Il 20 gennaio Donald Trump si insedierà per la seconda volta alla presidenza degli Stati Uniti ed è fissato per il giorno prima il termine entro cui la società cinese ByteDance è obbligata, da una legge firmata ad aprile dal presidente uscente Joe Biden, a cedere le attività di TikTok in America per evitare la messa al bando dal mercato americano e la sua rimozione da App Store, Play Store e da ogni provider.
L’app ha più di 170 milioni di utenti nel Paese. Una cifra considerevole: significa che oltre uno statunitense su due utilizza l’applicazione, percentuale che sfiora il 70% tra gli adolescenti.
Ma a questa data, quella del 19 gennaio, se ne aggiunge un’altra, quella del 10 gennaio. In quel giorno la Corte Suprema ascolterà le argomentazioni sulla costituzionalità della legge federale divest-or-ban, in particolare sulla questione se la norma limiti inammissibilmente la libertà di parola, violando il Primo Emendamento. Come spiega il Guardian, nella sua richiesta alla Corte Suprema, TikTok ha dichiarato: “se gli statunitensi, debitamente informati dei presunti rischi di manipolazione ‘occulta’ dei contenuti, scelgono coscientemente di continuare a visualizzare i contenuti su TikTok, il primo emendamento concede loro questa decisione, liberi dalla censura del governo”.

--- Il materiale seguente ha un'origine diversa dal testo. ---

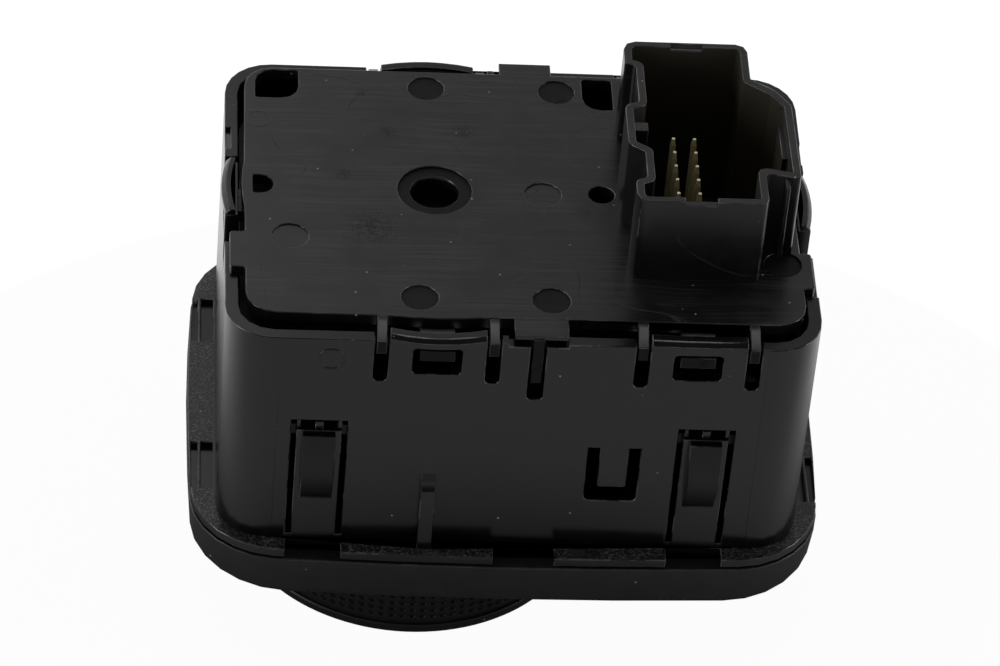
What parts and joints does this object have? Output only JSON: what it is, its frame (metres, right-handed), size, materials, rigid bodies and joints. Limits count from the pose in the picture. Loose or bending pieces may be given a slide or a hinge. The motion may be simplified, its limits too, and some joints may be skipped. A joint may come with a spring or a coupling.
{
  "type": "suspension control switch",
  "caption": "Dashboard rotary knob with push buttons in a snap-fit housing, keyed pin connector on the rear cover.",
  "frame": {"origin": "middle of the bounding box in X and Y, at the knob's front face", "axes": "+Z from the knob's face to the rear connector, +X along the long side towards the push buttons, +Y across the short side"},
  "size_m": [0.0778, 0.057, 0.0641],
  "materials": {
    "housing": "black glass-filled nylon, satin to glossy walls",
    "front_bezel": "black soft satin",
    "rear_cover": "black satin with fine scratches",
    "connector_header": "black moulded",
    "pin_01": "tinned pale brass",
    "pin_02": "tinned pale brass",
    "pin_03": "tinned pale brass",
    "pin_04": "tinned pale brass",
    "pin_05": "tinned pale brass",
    "pin_06": "tinned pale brass",
    "pin_07": "tinned pale brass",
    "pin_08": "tinned pale brass",
    "pin_09": "tinned pale brass",
    "pin_10": "tinned pale brass",
    "pin_11": "tinned pale brass",
    "pin_12": "tinned pale brass",
    "inner_frame": "pale moulded",
    "front_board": "green solder mask",
    "rear_board": "green solder mask",
    "board_screw_1": "zinc-plated steel",
    "board_screw_2": "zinc-plated steel",
    "board_screw_3": "zinc-plated steel",
    "board_screw_4": "zinc-plated steel",
    "board_connector": "black moulded",
    "controller_chip": "black moulded",
    "rotation_sensor_1": "black moulded",
    "rotation_sensor_2": "black moulded",
    "raise_led": "clear moulded lens",
    "lower_led": "clear moulded lens",
    "mode_dome": "grey silicone",
    "raise_dome": "grey silicone",
    "lower_dome": "grey silicone",
    "detent_spring_1": "bright spring steel",
    "detent_spring_2": "bright spring steel",
    "knob_grip": "black, finely textured side",
    "knob_core": "natural acetal",
    "detent_ring": "natural acetal",
    "encoder_ring": "black moulded",
    "mode_button": "black gloss",
    "raise_button": "black satin",
    "lower_button": "black satin",
    "detent_plunger_1": "natural acetal",
    "detent_plunger_2": "natural acetal"
  },
  "bodies": {
    "housing_body": {"housing": "housing", "front_bezel": "front_bezel", "rear_cover": "rear_cover", "connector_header": "connector_header", "pin_01": "pin_01", "pin_02": "pin_02", "pin_03": "pin_03", "pin_04": "pin_04", "pin_05": "pin_05", "pin_06": "pin_06", "pin_07": "pin_07", "pin_08": "pin_08", "pin_09": "pin_09", "pin_10": "pin_10", "pin_11": "pin_11", "pin_12": "pin_12", "inner_frame": "inner_frame", "front_board": "front_board", "rear_board": "rear_board", "board_screw_1": "board_screw_1", "board_screw_2": "board_screw_2", "board_screw_3": "board_screw_3", "board_screw_4": "board_screw_4", "board_connector": "board_connector", "controller_chip": "controller_chip", "rotation_sensor_1": "rotation_sensor_1", "rotation_sensor_2": "rotation_sensor_2", "raise_led": "raise_led", "lower_led": "lower_led", "mode_dome": "mode_dome", "raise_dome": "raise_dome", "lower_dome": "lower_dome", "detent_spring_1": "detent_spring_1", "detent_spring_2": "detent_spring_2"},
    "knob": {"knob_grip": "knob_grip", "knob_core": "knob_core", "detent_ring": "detent_ring", "encoder_ring": "encoder_ring"},
    "mode_button": {"mode_button": "mode_button"},
    "raise_button": {"raise_button": "raise_button"},
    "lower_button": {"lower_button": "lower_button"},
    "detent_plunger_1": {"detent_plunger_1": "detent_plunger_1"},
    "detent_plunger_2": {"detent_plunger_2": "detent_plunger_2"}
  },
  "joints": [
    {"name": "knob_turn", "type": "hinge", "parent": "housing_body", "child": "knob", "pos_m": [-0.0105, 0, 0.006], "axis": [0, 0, 1], "continuous": true},
    {"name": "mode_press", "type": "slide", "parent": "housing_body", "child": "mode_button", "axis": [0, 0, 1], "range_m": [0, 0.001], "stiffness_N_per_m": 2500, "springref_m": -0.0008, "deforming": ["mode_dome"]},
    {"name": "raise_press", "type": "slide", "parent": "housing_body", "child": "raise_button", "axis": [0, 0, 1], "range_m": [0, 0.001], "stiffness_N_per_m": 2500, "springref_m": -0.0008, "deforming": ["raise_dome"]},
    {"name": "lower_press", "type": "slide", "parent": "housing_body", "child": "lower_button", "axis": [0, 0, 1], "range_m": [0, 0.001], "stiffness_N_per_m": 2500, "springref_m": -0.0008, "deforming": ["lower_dome"]},
    {"name": "detent_1", "type": "slide", "parent": "housing_body", "child": "detent_plunger_1", "axis": [0, 0, 1], "range_m": [0, 0.0006], "stiffness_N_per_m": 900, "springref_m": -0.001, "deforming": ["detent_spring_1"]},
    {"name": "detent_2", "type": "slide", "parent": "housing_body", "child": "detent_plunger_2", "axis": [0, 0, 1], "range_m": [0, 0.0006], "stiffness_N_per_m": 900, "springref_m": -0.001, "deforming": ["detent_spring_2"]}
  ]
}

Non è chiaro quanto tempo impiegherà la Corte a emettere una sentenza ed è anche difficile che salvi TikTok , ma un possibile rinvio dell’entrata in vigore della legge permetterebbe al social network di guadagnare tempo, in attesa che Donald Trump assuma l’incarico di presidente degli Stati Uniti.
Le accuse contro TikTok
TikTok è considerata da tempo da Washington un rischio per la sicurezza nazionale (per via dei legami con il Partito comunista cinese, della gestione dei dati e del rischio disinformazione). La sua colpa sarebbe proprio legata alla proprietà che è appunto cinese. TikTok ha sempre negato ogni accusa e ha cercato di distanziarsi il più possibile dalla sua società madre, che – come tutte le aziende cinesi – è soggetta a una legge che permette al governo di Pechino di richiedere segretamente informazioni a scopi di intelligence. Dopo anni di botta e risposta, la sfida tra gli Stati Uniti e la famosa app sta per giungere al termine. Una via d’uscita sarebbe il passo indietro da parte di Bytedance che dovrebbe cedere l’applicazione a un’azienda approvata dal governo statunitense, così come richiesto per evitare il bando. Il problema è che Bytedance sembra non aver nemmeno preso in considerazione questa possibilità, ignorando le dimostrazioni di interesse giunte da un gruppo di investitori guidato dall’ex ministro del Tesoro Steven Mnuchin, da alcune grandi aziende statunitensi e dal miliardario Frank McCourt, ex proprietario dei Los Angeles Dodgers ed erede di una famiglia di immobiliaristi.
Non solo: qualora fosse costretta alla vendita, Bytedance ha già dichiarato che non cederà il codice dell’algoritmo impiegato da TikTok, così come da dictat del governo cinese.
Il salvataggio di Trump
Oltre al fatto che la Corte Suprema degli Stati Uniti potrebbe rinviare l’entrata in vigore della legge, un altro jolly è rappresentato dal presidente eletto Donald Trump, che ha cercato di vietare TikTok durante il suo primo mandato, ma che durante la recente campagna presidenziale ha dichiarato di essere ora contrario a tale azione, cosa ribadita anche ieri durante un discorso a Phoenix.
Non sono stati forniti dettagli su come Trump intenda attuare la sua promessa di “salvare TikTok“. Ma la portavoce Karoline Leavitt ha affermato in una dichiarazione del mese scorso che Trump intende “mantenere” le promesse fatte in campagna elettorale. Ed il fatto che abbia ribadito le sue intenzioni proprio ieri lascia supporre che sarà proprio così.
Dopo l’insediamento di Trump, il 20 gennaio, spetterà al suo dipartimento di Giustizia far rispettare la legge e punire i potenziali trasgressori. Alcuni hanno ipotizzato che Donald potrebbe chiedere al suo dipartimento di Giustizia di astenersi dall’applicare la legge o addirittura di non applicarla. Si tratta però di scenari abbastanza improbabili: l’opzione migliore per il tycoon, qualora davvero decidesse di salvare TikTok, è di sfruttare un cavillo della legge, che permette al presidente di determinare il momento in cui una app non è più controllata da una nazione avversaria.
Staremo a vedere cosa farà Trump. Una cosa è certa: se il bando dovesse avvenire TikTok non sparirà come per magia dagli smartphone degli utenti, ma non potrà più essere scaricato dagli store e smetterà di essere aggiornato, rendendolo inevitabilmente, con il tempo, obsoleto.